#### PROBLEM DESCRIPTION
Copy each line of the material below that includes the string "part".

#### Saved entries
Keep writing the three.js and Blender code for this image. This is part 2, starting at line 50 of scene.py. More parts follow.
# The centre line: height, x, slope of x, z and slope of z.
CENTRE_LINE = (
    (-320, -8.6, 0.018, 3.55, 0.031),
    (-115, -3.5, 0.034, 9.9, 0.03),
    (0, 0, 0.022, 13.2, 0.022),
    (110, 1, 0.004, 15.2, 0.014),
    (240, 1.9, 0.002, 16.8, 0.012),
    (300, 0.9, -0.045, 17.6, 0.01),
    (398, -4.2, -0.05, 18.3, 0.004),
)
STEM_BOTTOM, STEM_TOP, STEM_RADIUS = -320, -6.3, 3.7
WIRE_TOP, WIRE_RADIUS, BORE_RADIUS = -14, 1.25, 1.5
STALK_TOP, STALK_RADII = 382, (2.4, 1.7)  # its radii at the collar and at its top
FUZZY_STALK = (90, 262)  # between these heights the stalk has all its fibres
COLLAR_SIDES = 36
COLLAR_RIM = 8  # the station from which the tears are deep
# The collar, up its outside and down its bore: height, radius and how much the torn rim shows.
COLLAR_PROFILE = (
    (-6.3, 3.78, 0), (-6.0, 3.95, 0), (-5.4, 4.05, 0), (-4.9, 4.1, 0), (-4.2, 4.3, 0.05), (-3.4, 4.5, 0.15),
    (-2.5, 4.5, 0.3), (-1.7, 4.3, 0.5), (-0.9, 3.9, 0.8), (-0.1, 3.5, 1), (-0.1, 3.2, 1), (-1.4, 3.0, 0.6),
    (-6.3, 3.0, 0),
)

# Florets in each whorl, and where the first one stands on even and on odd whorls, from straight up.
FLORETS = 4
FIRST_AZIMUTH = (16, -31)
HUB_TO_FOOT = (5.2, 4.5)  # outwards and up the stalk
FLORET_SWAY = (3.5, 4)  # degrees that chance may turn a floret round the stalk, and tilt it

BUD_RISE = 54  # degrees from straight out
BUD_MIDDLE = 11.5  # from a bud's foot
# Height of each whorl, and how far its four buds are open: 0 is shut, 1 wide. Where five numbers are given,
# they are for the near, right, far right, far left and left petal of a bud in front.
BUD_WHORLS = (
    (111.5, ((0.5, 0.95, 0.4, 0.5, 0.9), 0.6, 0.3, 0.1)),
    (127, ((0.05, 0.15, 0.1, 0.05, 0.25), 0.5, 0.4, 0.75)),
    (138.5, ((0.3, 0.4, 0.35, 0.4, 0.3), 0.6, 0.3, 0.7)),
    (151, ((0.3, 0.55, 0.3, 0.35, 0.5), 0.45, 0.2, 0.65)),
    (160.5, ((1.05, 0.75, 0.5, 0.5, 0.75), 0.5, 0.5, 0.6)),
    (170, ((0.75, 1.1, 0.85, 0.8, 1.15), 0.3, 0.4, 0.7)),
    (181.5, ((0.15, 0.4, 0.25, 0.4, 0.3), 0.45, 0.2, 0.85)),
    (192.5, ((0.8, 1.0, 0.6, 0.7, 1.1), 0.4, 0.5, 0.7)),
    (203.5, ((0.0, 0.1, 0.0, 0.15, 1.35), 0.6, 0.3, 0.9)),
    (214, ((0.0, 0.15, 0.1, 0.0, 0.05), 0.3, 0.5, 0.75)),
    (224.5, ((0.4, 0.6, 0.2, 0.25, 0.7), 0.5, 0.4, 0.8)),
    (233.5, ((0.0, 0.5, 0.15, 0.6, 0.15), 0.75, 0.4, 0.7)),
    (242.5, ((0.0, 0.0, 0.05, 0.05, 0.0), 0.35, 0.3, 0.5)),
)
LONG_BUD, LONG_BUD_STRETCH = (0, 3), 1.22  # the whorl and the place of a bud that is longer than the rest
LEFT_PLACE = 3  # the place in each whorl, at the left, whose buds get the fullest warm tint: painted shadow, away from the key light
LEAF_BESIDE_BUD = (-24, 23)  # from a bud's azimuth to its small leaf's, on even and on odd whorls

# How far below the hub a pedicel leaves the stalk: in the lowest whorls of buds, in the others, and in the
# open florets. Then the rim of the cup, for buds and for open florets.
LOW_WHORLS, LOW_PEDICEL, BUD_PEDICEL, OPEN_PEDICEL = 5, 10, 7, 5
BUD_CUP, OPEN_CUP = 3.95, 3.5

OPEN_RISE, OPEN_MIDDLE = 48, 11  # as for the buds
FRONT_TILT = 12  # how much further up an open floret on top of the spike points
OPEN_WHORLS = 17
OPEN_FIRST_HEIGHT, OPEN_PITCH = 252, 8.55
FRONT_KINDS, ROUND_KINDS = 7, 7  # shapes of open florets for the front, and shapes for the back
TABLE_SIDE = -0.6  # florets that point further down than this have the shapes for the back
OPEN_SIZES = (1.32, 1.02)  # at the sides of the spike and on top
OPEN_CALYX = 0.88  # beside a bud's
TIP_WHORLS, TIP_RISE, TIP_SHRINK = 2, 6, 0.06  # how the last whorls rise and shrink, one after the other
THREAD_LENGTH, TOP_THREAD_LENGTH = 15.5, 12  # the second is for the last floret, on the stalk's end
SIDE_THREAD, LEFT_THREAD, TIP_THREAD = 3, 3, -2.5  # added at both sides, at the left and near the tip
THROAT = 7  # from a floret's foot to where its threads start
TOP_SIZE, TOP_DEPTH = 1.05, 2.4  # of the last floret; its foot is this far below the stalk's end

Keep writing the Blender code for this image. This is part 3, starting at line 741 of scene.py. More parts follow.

#### SOLUTION TO THE PROBLEM
Keep writing the three.js and Blender code for this image. This is part 2, starting at line 50 of scene.py. More parts follow.
Keep writing the Blender code for this image. This is part 3, starting at line 741 of scene.py. More parts follow.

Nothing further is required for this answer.